The number of organizations that are opting to repatriate cloud workloads back into on-premises IT environments is steadily increasing as economic headwinds force more organizations to reckon with the total cost of IT.
A survey of 1,018 responses from IT and security professional conducted by the Cloud Security Alliance (CSA) on behalf of Expel, a provider of a managed detection and response platform, finds 59% of organizations have moved workloads back on premises from the cloud, with more than a third of those transitions (34%) occurring in the past 12 months.
It’s not clear to what degree these decisions are being driven by the attributes of the workload or cloud management processes that are inefficient. There is no doubt that during the COVID-19 pandemic there were more than a few long-running workloads deployed in the cloud for the sake of expediency that in hindsight are less expensive to run in an on-premises IT environment. Basecamp, a provider of project management and email services, recently reported it is saving at least $1.5 million per year by moving all its application onto on-premises IT infrastructure.
However, a survey of 400 senior IT professionals from organizations with 250+ employees across the U.S., Canada, and United Kingdom conducted by Aptum, a provider of managed IT services, also finds more than half (52%) concede their organizations have wasted significant IT spend due to inefficiencies with cloud platforms and services.
In fact, nearly three quarters (73%) report their cloud investment has resulted in higher-than-expected IT costs within the last 12 months. A full 92% noted they are likely to conduct a full return-on-investment (ROI) analysis of cloud spending.
Nor does it appear organizations are rushing to move workloads from on-premises IT environments to the cloud. A survey of 500 IT leaders conducted by Method Research on behalf of LogicMonitor, a provider of an observability platform, finds 80% reporting cost considerations and budget cuts are negatively impacting cloud migrations. More than a third (36%) said they won’t be conducting any further cloud migration through 2025, with 100% currently managing hybrid cloud computing environments.
Similarly, a survey of 534 cloud developers and software professionals conducted by the Eclipse Foundation finds organizations continue to use both public clouds (53%) and on-premises IT environments (40%) to build and deploy applications.

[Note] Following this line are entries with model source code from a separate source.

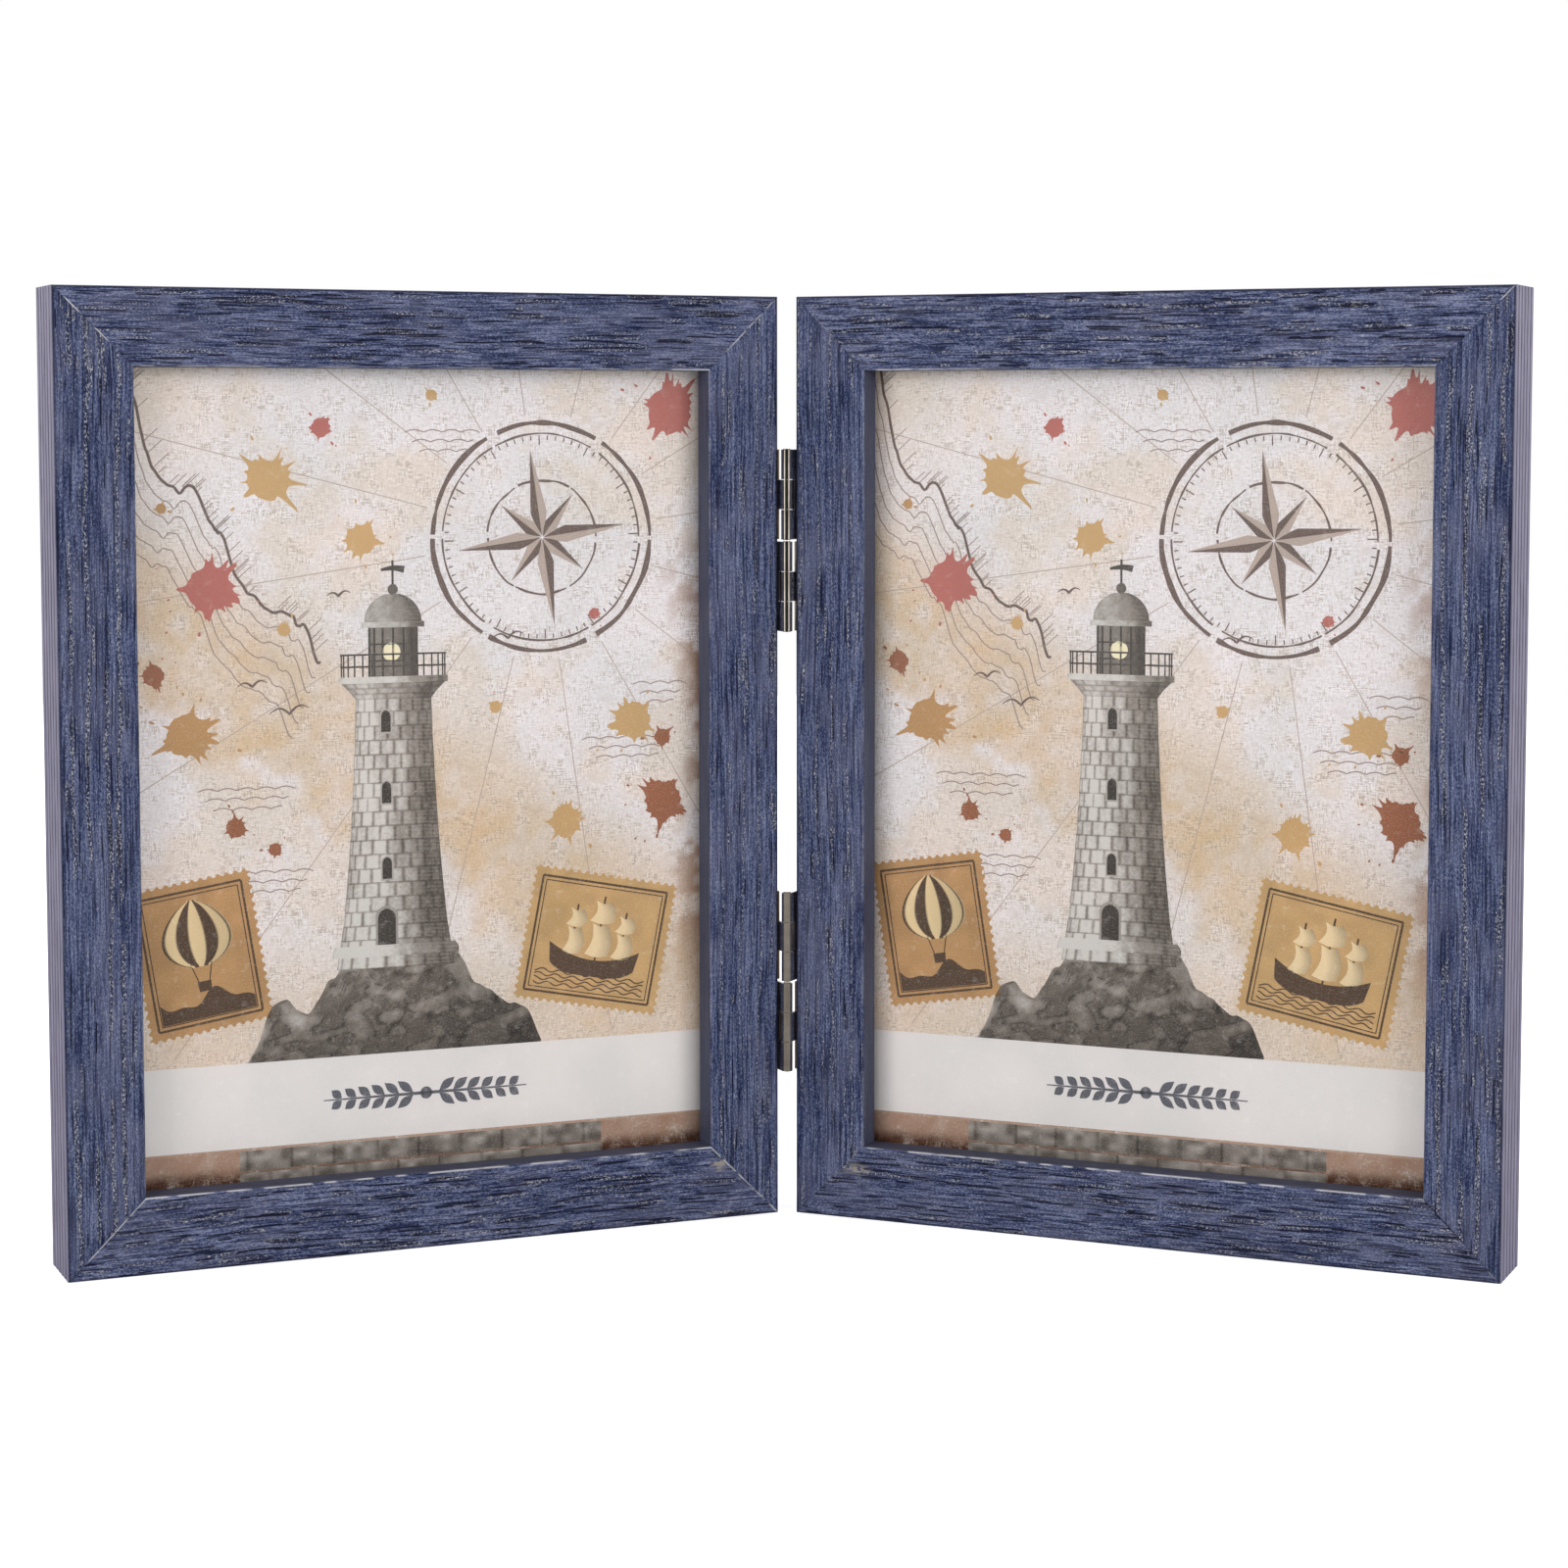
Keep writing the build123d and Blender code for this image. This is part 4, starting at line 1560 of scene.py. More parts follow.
        # Place across, place up, size and colour of each blot
        blots = (
            (112.0, 96.0, 4.0, self.ochre), (30.0, 150.0, 4.3, self.ochre), (50.0, 137.0, 3.2, self.ochre),
            (17.0, 127.0, 4.8, self.red), (41.5, 161.0, 2.0, self.red), (121.0, 165.0, 5.0, self.red),
            (12.0, 96.0, 4.4, self.tan), (96.0, 74.0, 3.4, self.ochre), (119.0, 78.0, 4.2, self.rust),
            (5.0, 109.0, 2.2, self.rust), (33.0, 118.0, 1.4, self.ochre), (80.0, 100.0, 1.3, self.ochre),
            (103.0, 120.0, 1.2, self.red), (22.0, 76.0, 2.0, self.rust), (30.5, 71.0, 1.4, self.rust),
            (119.0, 92.0, 1.8, self.rust), (66.0, 168.0, 1.2, self.ochre), (7.0, 144.0, 1.1, self.tan),
        )
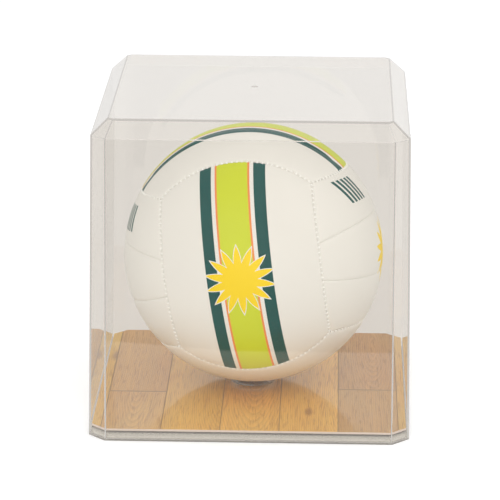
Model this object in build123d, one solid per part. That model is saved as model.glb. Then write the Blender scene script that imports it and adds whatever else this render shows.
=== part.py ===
from build123d import *
import math
import os

os.makedirs("parts", exist_ok=True)

# A volleyball in a clear display case. Millimetres, +Z up, the front faces -Y.
# The origin is the middle of the case's foot, on the surface that it stands on.

# The ball
BALL_DIAMETER = 208.0
PANEL_THICKNESS = 2.6
LINING_THICKNESS = 2.0
BLADDER_THICKNESS = 1.2
LAYER_FIT = 0.2  # between panels, lining and bladder
SEAM_GAP = 0.5  # between neighbouring panels
PANEL_FACET = 8.0  # the panels' round walls are flat facets of this angle, in degrees
LINER_FACET = 12.0  # and those of the lining and the bladder
FACE_EDGE_ANGLE = 36.7  # from a face's middle to the middle of its long side, in degrees
MIDDLE_STRIP_ANGLE = 13.5  # from a face's middle to the seam of its middle strip, in degrees

# The rubber valve, in the middle strip of the back face
VALVE_STEM_DIAMETER = 8.0
VALVE_FLANGE_DIAMETER = 17.0
VALVE_FLANGE_THICKNESS = 1.6
VALVE_FIT = 0.15
VALVE_SUNK = 0.4  # its end lies this far below the ball's surface
NEEDLE_HOLE_DIAMETER = 1.8
NEEDLE_HOLE_DEPTH = 4.5

# How the ball lies in the case, in degrees about the case's own axes, in this order
BALL_NOD = -6.72  # about X
BALL_ROLL = -8.10  # about Y
BALL_SWING = -3.72  # about Z

# The ring under the ball
RING_DIAMETER = 37.0
RING_BORE = 25.0
RING_HEIGHT = 4.5
RING_SEAT_DIAMETER = 33.0  # where the ball's seat meets the ring's flat top
RING_EDGE_BEVEL = 0.5
BALL_FIT = 0.3  # between the ball and its seat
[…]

It’s apparent that on-premises IT environments are not going away any time soon. If anything, IT organizations will soon find themselves managing workloads that will be federated from the network edge to the cloud and everywhere in between. The challenge isn’t going to be so much determining what workload to run where most cost effectively but rather centralizing the management of those workloads in a way that doesn’t require an army of IT professionals to run.
Most of the platforms that IT organizations have today have their own control plane that needs to be administered by an IT team that has mastered all its nuances. Centralizing the management of control planes creates an opportunity to automate more tasks in a way that enables an existing IT team to manage distributed workloads at scale. In effect, IT leaders are reducing the amount of IT labor that previously would have been required to manage that many workloads. That’s critical because IT staff salaries still represent the single biggest cost of IT.
Advances in automation and artificial intelligence (AI) may soon fundamentally change the IT labor equation but in the meantime IT leaders are being pressured more than ever to run IT environments as cost effectively as possible. A lot of decisions concerning where to run various classes of workloads as a result need to be revisited. The challenge will be finding the courage to make decisions that might fly in the face of what was once the prevailing wisdom upon which all previous IT decisions were once made.